The former used such words as "disgraceful" to describe the piece; the latter called it "appalling".

So was this report a partisan hatchet job on Corbyn's Labour or a defence of it? And did it "weaponise" antisemitism spuriously or did the report actually come close to being antisemitic itself? And is this 'complaints from both sides' proof that the BBC must be getting it about right?

Well, I think this time the 'complaints from both sides' argument actually holds water (for once). And, putting on my oh-so-impartial blogger's hat, I believe from the evidence before me that Caroline Wyatt actually made a valiant attempt here to be both thoughtful and fair, and that she succeeded.

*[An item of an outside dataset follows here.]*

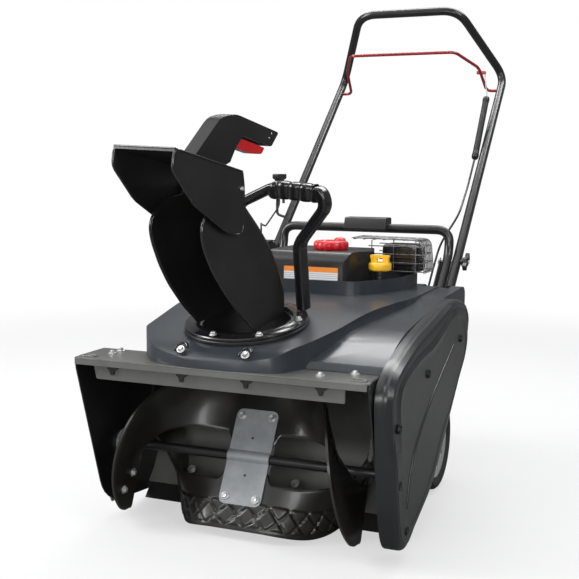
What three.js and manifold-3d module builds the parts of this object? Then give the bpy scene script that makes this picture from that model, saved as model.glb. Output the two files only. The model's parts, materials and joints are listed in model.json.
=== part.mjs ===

We heard from David Feldman of the Pears Institute for the Study of Antisemitism (and vice-chair of Shami Chakrabarti's much-criticised review into Labour Party antisemitism), three worried Jewish shoppers in Barnet, Dave Rich of the Community Security Trust, Tanya Sakhnovich and Sajid Mohammed from a Nottingham food bank, Angie Mindel of the Palestine Solidarity Campaign, the outgoing resident of the Board of Deputies of British Jews Jonathan Arkush and the national secretary of the Jewish Labour Movement Peter Mason

If we were to draw up a 'balance sheet' (so to speak), in one column (the anti-Corbyn column you might call it) I suppose we would have to put those three worried Jewish shoppers, Dave Rich, Jonathan Arkush and Peter Mason and in the other column (the pro-Corbyn column you might call it) would be Angie Mindel and David Feldman. Tanya and Sajid might arguably also go into the second column as they equated antisemitism with so-called Islamophobia. 

All in all, I think it was a reasonable spread of opinion (if you're into that kind of thing).

What do I know though? I'm just a bean-counting blogger. So, putting on your impartial blog reader's hat, what do you think? Did Caroline Wyatt disgrace the BBC here or do it proud (or neither)?